I just got a vintage copy of Eleanor Perenyi’s book, Green Thoughts, from 1981, back when the author’s photo was allowed to take up a whole back cover. She has THE BEST AUTHOR PHOTO EVER. She’s sitting in her beautiful garden in Stonington, Connecticut, dressed in an embroidered Romanian peasant blouse, holding a high ball glass in one hand and a lit cigarette in the other. Now, that’s my kind of gardener.
Tinting is very popular. If someone does it somewhere (almost always east of the hundredth meridian), they do it here. It does obscure gross stuff floating in the water.
http://www.slate.com/articles/news_and_politics/the_cranky_gardener/1998/06/the_antimartha.html
Article on Henry Mitchell. With cigarette in hand. Also that way on the cover of One Man’s Garden.
Oh, Chess! I miss seeing your handsome, expressive face when you’re too busy to blog! I think maybe I should make you my screensaver, or maybe I should hang a photo of you above my computer (the dilemma would be choosing from among so many exquisite options). Or both.
I love the color of “Desert Sunset” flowers. It’s my favorite color (except for black & white in dogs, and all the other colors sometimes)
I have to say, my heart gave a little leap when I saw the photo of the fence. It looks a LOT like the back corner of my garden when we lived in Flint. I still miss that garden. Oh, I could tell you stories about that fence! The top of the fence was flat & wide (maybe a 1″ X 4″?), and we called it the squirrel highway because the squirrels would run along it — on their way to make terrible messes somewhere, no doubt. And the dogs I lived with loved to chase along the fence, barking at the squirrels. One time my husband called me at work to tell me that Dollar, our first black standard poodle, had caught one of the squirrels by the tail! The squirrel got away & left Dollar with a mouthful of squirrel fur –PA-TOOEY! The previous owner had planted grapevines (not bushes) along one section of the fence, and when the grapes were ripe, possums and raccoons would sit on the squirrel highway to eat all the grapes. If anything drove the dogs I lived with crazier than squirrels, it was possums and raccoons!
The guy I live with suggests making a ball out of some chicken wire and nailing it to the top of the fence, which might discourage squirrels from running all the way along the fence.
My grandpa Flurry used to catch rodents in the garden, but the rodents didn’t survive the encounter. He loathed the idea of rodents in the garden.
It’s okay to use pictures. The guy I live with doesn’t make money from horticulture (though this year he did make $98…). That’s why the blog looks as “plain” as it does. But other dogs in the house might be jealous.
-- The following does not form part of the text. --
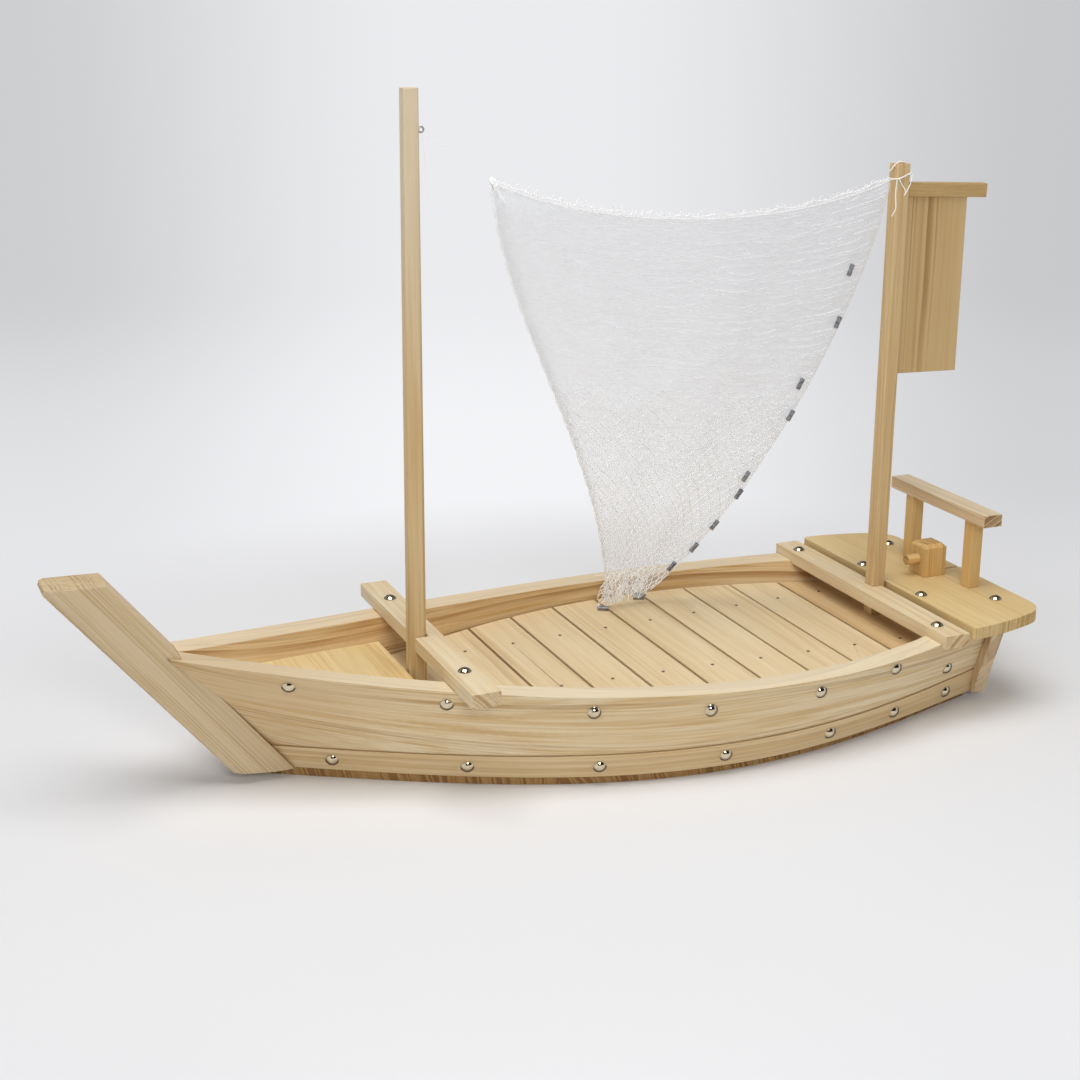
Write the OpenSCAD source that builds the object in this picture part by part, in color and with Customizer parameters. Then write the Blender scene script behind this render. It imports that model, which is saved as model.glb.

Now, if you were to get a Desert Sunset, it might not be that color. The typical one is more pink. The plants are in full bloom right now. Very attractive even if they do hog space on my lawn.
Hi Chess, the look on your face definitely says I don’t want my photo taken, where’s my cookie. Nice autumn leaves on that tree near the fence. My aunty is currently on the east coast of the USA searching for autumn colour. She chose this time of year for her northern hemisphere trip for the autumn colour and cool weather, so far she’s feeling too hot and the colours seem to be alluding her. I think she is ready to come home. I can’t wait because she has bought me a new squeaky toy and also I miss her two cats who visit me all the time, I love them and am sad they are not here.
Anyway I have possums to chase in the garden at night and the odd wallaby to scare away…c’est la vie.
ps. Don’t tell anyone, I just discovered I am afraid of cicadas when they are coming out of their shells, I barked and barked yesterday until my person came to let me in the door because I was afraid to go through my doggie door because the emerging cicada was too close.
The guy I live with suggests that your aunty will never find “autumn colour” in the USA, because of Noah Webster and his drive to wipe out the awful Norman, i.e. French, influence from the English language, even though he liked the French and knew they saved the colonies’ hindquarters during the Revolutionary War, so all the USA has is “autumn color”. The guy I live with is kind of a smarty pants, don’t you think?
Colorado doesn’t have much autumn color except for aspen by the zillion, which people drive up into the mountains to see. Most aspen are yellow in the autumn, but there are some fairly rare oranges and reds. People have heated arguments over whether or not the red leafed ones are always red every year and whether or not the soil has an effect on the leaf coloration.
All kinds of things can be scary. My mommy made “Bug Jars” out of those tall jars that salsa comes in (I don’t like salsa byt my grandpa Flurry did), with holes punched in the top for air, and when the guy I live with rescues spiders and things that have fallen into the kitchen sink I have to leave.